Rich believes Route 43, which has given Fright Farm new exposure, is both a blessing and a curse.
“If nothing else, you can see it from the highway. The exit is right on our property as well. We’re positioned to be in a good spot. But it split our farm in half ... as farmers we were kind of upset about it. It took our lake. It’s not the same property we used to have.”
According to Rich, the property, which was owned by Bill Morgan, came up for sale in 1948, and his family jumped at the chance to buy it.
“Farms around here never come up for sale,” Rich said. “They’re in families forever.”
Although his family has been in the area for decades, to this day, Rich believes the family is still partly considered outsiders.
“Because, I think we’re the first Italian family that moved into the area,” Rich said. “One of our neighbors...the very first thing they said to their grandparents is that they just cannot believe that this guy sold to a foreigner. Even after 50 years, we’re still kind of foreigners.”

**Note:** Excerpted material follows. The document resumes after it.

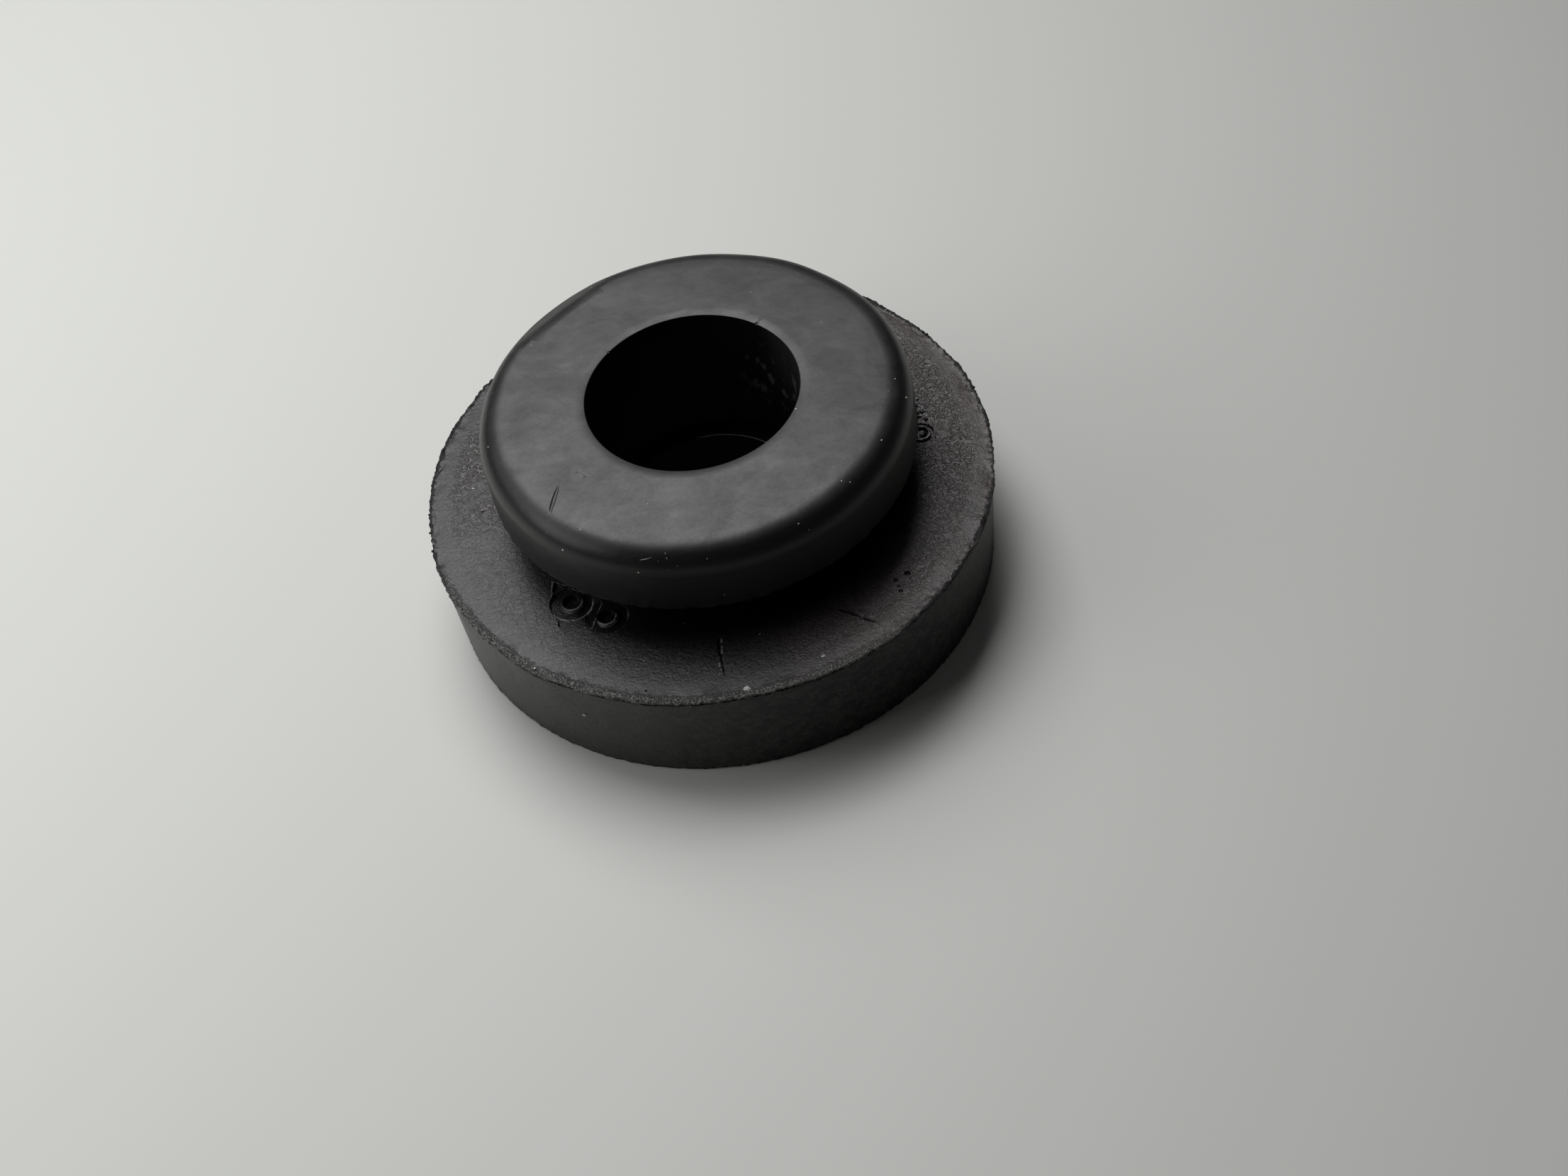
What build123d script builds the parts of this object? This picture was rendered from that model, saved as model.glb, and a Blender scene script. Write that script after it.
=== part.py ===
from build123d import *
import math
import os

# Flanged rubber grommet, moulded in one piece.
# It stands on its wide flange, with the bore upright along +Z and the origin at the centre of the base.
# All sizes are in millimetres.

# Flange: the wide disc, with its side drafted in towards the base
FLANGE_THICKNESS = 9.9
FLANGE_SIDE_DIAMETER = 49.5
FLANGE_BASE_DIAMETER = 49.0
BASE_EDGE_CHAMFER = 0.3

# Parting lip: the thin ring of rubber that the mould's joint leaves round the flange's upper edge
LIP_REACH = 0.25
LIP_THICKNESS = 0.4

# Neck groove: the edge of a panel's hole sits in it, between the flange and the bead
GROOVE_WIDTH = 4.0
NECK_DIAMETER = 29.0
FLANGE_ROOT_RADIUS = 1.0
BEAD_ROOT_CHAMFER = 0.5

# Bead: the smaller head that is pushed through the panel, with a rolled shoulder to lead it in
BEAD_HEIGHT = 6.1
BEAD_DIAMETER = 36.9
BEAD_SIDE_DRAFT = 1.0
BEAD_SHOULDER_RADIUS = 2.2
BEAD_HEEL_CHAMFER = 0.2

# Bore: a wide upper stretch from the head, and a narrower one through the base
UPPER_BORE_DIAMETER = 18.1
LOWER_BORE_DIAMETER = 15.8
LOWER_BORE_LENGTH = 6.2
BORE_MOUTH_CHAMFER = 0.15
BORE_STEP_CHAMFER = 0.25
BORE_BASE_CHAMFER = 0.4

# Levels and half widths that follow from the sizes above
flange_top = FLANGE_THICKNESS
lip_underside = flange_top - LIP_THICKNESS
bead_heel = flange_top + GROOVE_WIDTH
head_top = bead_heel + BEAD_HEIGHT
base_radius = FLANGE_BASE_DIAMETER / 2
side_radius = FLANGE_SIDE_DIAMETER / 2
lip_radius = side_radius + LIP_REACH
neck_radius = NECK_DIAMETER / 2
bead_radius = BEAD_DIAMETER / 2
bead_top_radius = bead_radius - BEAD_HEIGHT * math.tan(math.radians(BEAD_SIDE_DRAFT))
upper_bore = UPPER_BORE_DIAMETER / 2
lower_bore = LOWER_BORE_DIAMETER / 2


def corner(radius, level, blend=0.0, bevel=0.0):
    """One corner of the section, with the fillet or the chamfer that rounds it off."""
    return {"at": (radius, level), "blend": blend, "bevel": bevel}


def outside_corners():
    """Corners of the outer wall, from the base up to the top of the head."""
    return [
        corner(base_radius, 0, bevel=BASE_EDGE_CHAMFER),
        corner(side_radius, lip_underside),
        corner(lip_radius, lip_underside),
        corner(lip_radius, flange_top),
        corner(neck_radius, flange_top, blend=FLANGE_ROOT_RADIUS),
        corner(neck_radius, bead_heel, bevel=BEAD_ROOT_CHAMFER),
        corner(bead_radius, bead_heel, bevel=BEAD_HEEL_CHAMFER),
        corner(bead_top_radius, head_top, blend=BEAD_SHOULDER_RADIUS),
    ]


def bore_corners():
    """Corners of the stepped bore, from the top of the head down to the base."""
    return [
        corner(upper_bore, head_top, bevel=BORE_MOUTH_CHAMFER),
        corner(upper_bore, LOWER_BORE_LENGTH),
        corner(lower_bore, LOWER_BORE_LENGTH, bevel=BORE_STEP_CHAMFER),
        corner(lower_bore, 0, bevel=BORE_BASE_CHAMFER),
    ]


def corner_vertex(section, spot):
    """The vertex of the section that lies on a corner."""
    return section.vertices().sort_by_distance(Vector(spot["at"][0], 0, spot["at"][1])).first


def wall_section():
    """Half section of the wall in the XZ plane, with every corner rounded as it is moulded."""
    corners = outside_corners() + bore_corners()
    points = [spot["at"] for spot in corners]
    with BuildSketch(Plane.XZ) as section:
        with BuildLine():
            Polyline(*points, close=True)
        make_face()
    face = section.sketch
    for spot in corners:
        if spot["blend"]:
            face = fillet(corner_vertex(face, spot), spot["blend"])
        if spot["bevel"]:
            face = chamfer(corner_vertex(face, spot), spot["bevel"])
    return face


def make_grommet():
    """The whole moulding, as one turn of its wall section about the bore's axis."""
    return revolve(wall_section(), axis=Axis.Z, revolution_arc=360)


os.makedirs("parts", exist_ok=True)
grommet = make_grommet()
export_step(grommet, "parts/grommet.step")
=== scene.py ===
import math

import bpy
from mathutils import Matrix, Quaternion, Vector


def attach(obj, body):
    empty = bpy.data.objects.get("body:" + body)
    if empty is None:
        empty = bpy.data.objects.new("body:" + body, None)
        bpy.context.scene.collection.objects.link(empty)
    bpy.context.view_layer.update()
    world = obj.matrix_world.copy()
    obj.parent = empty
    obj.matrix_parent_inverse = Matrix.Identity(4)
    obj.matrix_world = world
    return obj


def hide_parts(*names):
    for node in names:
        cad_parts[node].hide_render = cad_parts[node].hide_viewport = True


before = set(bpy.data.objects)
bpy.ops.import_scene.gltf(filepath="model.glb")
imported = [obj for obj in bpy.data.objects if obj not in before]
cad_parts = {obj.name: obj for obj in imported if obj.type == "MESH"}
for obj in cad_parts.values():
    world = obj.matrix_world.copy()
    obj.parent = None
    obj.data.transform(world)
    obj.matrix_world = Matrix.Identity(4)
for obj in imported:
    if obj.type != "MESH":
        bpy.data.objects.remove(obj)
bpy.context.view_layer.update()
MM = 0.001

# The moulding is the whole grommet: one solid turn of black rubber with a flange, a neck groove and a bead.
# It is pressed in a steel mould that parts at the flange's upper edge, where the flash is torn off by hand.
# Its wall section is drawn from point to point, its corners are rounded, and it is spun about the bore.

FLANGE_TOP = 9.9 * MM
BASE_RADIUS = 24.5 * MM
SIDE_RADIUS = 24.7 * MM
TEAR_DEPTH = 0.1 * MM
TEAR_LEVEL = FLANGE_TOP - 0.45 * MM
LIP_RADIUS = 24.85 * MM
LIP_HEIGHT = 0.07 * MM
LIP_ROUNDING = 0.04 * MM
NECK_RADIUS = 14.5 * MM
BEAD_HEEL = 13.9 * MM
BEAD_RADIUS = 18.45 * MM
BEAD_TOP_RADIUS = 18.34 * MM
SHOULDER_RADIUS = 2.2 * MM
HEAD_TOP = 19.92 * MM
UPPER_BORE = 9.05 * MM
LOWER_BORE = 7.9 * MM
BORE_STEP = 6.2 * MM
SLICES = 36
SLICE_STEPS = 23
CLOSE = 0.003 * MM

# The wall section's corners, from the base's rim over the head and down the bore: radius, level, rounding
section_corners = [
    (BASE_RADIUS, 0.0, 0.2 * MM),
    (BASE_RADIUS + 0.01 * MM, 0.8 * MM, 0),
    (SIDE_RADIUS - 0.01 * MM, TEAR_LEVEL - 0.5 * MM, 0),
    (SIDE_RADIUS, TEAR_LEVEL, LIP_ROUNDING),
    (SIDE_RADIUS - TEAR_DEPTH, TEAR_LEVEL + 0.13 * MM, LIP_ROUNDING),
    (LIP_RADIUS, FLANGE_TOP - 0.12 * MM, LIP_ROUNDING),
    (LIP_RADIUS - 0.02 * MM, FLANGE_TOP + LIP_HEIGHT, LIP_ROUNDING),
    (LIP_RADIUS - 0.35 * MM, FLANGE_TOP + LIP_HEIGHT / 3, 0),
    (LIP_RADIUS - 0.8 * MM, FLANGE_TOP, 0),
    (NECK_RADIUS, FLANGE_TOP, 1.0 * MM),
    (NECK_RADIUS, BEAD_HEEL, 0.5 * MM),
    (BEAD_RADIUS - 0.5 * MM, BEAD_HEEL, 0),
    (BEAD_RADIUS, BEAD_HEEL, 0.12 * MM),
    (BEAD_RADIUS - 0.01 * MM, BEAD_HEEL + 0.5 * MM, 0),
    (BEAD_TOP_RADIUS, HEAD_TOP, SHOULDER_RADIUS),
    (UPPER_BORE, HEAD_TOP, 0.1 * MM),
    (UPPER_BORE, BORE_STEP, 0.2 * MM),
    (LOWER_BORE, BORE_STEP, 0.2 * MM),
    (LOWER_BORE, 0.0, 0.35 * MM),
]


def select_only(piece, domain, wanted):
    """Selects the points, edges or faces of a piece that pass a test, and leaves the piece in edit mode."""
    bpy.ops.object.mode_set(mode="EDIT")
    bpy.ops.mesh.select_mode(type=domain)
    bpy.ops.mesh.select_all(action="DESELECT")
    bpy.ops.object.mode_set(mode="OBJECT")
    mesh = piece.data
    part = {"VERT": mesh.vertices, "EDGE": mesh.edges, "FACE": mesh.polygons}[domain]
    part.foreach_set("select", [bool(wanted(item)) for item in part])
    bpy.ops.object.mode_set(mode="EDIT")


def name_piece(name):
    """Names the primitive that was just added."""
    piece = bpy.context.active_object
    piece.name = name
    piece.data.name = name
    return piece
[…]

Rich Farms is technically on the outskirts of Whitehouse, as Whitehouse officially begins where the farm ends. However, Rich will tell you that he knows just about everybody in the small village, and has employed just about everybody at some point.
Every August, he and the residents he has gotten to know gather together for an annual festival.
“It’s like having dinner with your family,” he said. “Whitehouse is a little bedroom community. Every single person knows every single person. It seems like we’re all kind of related.”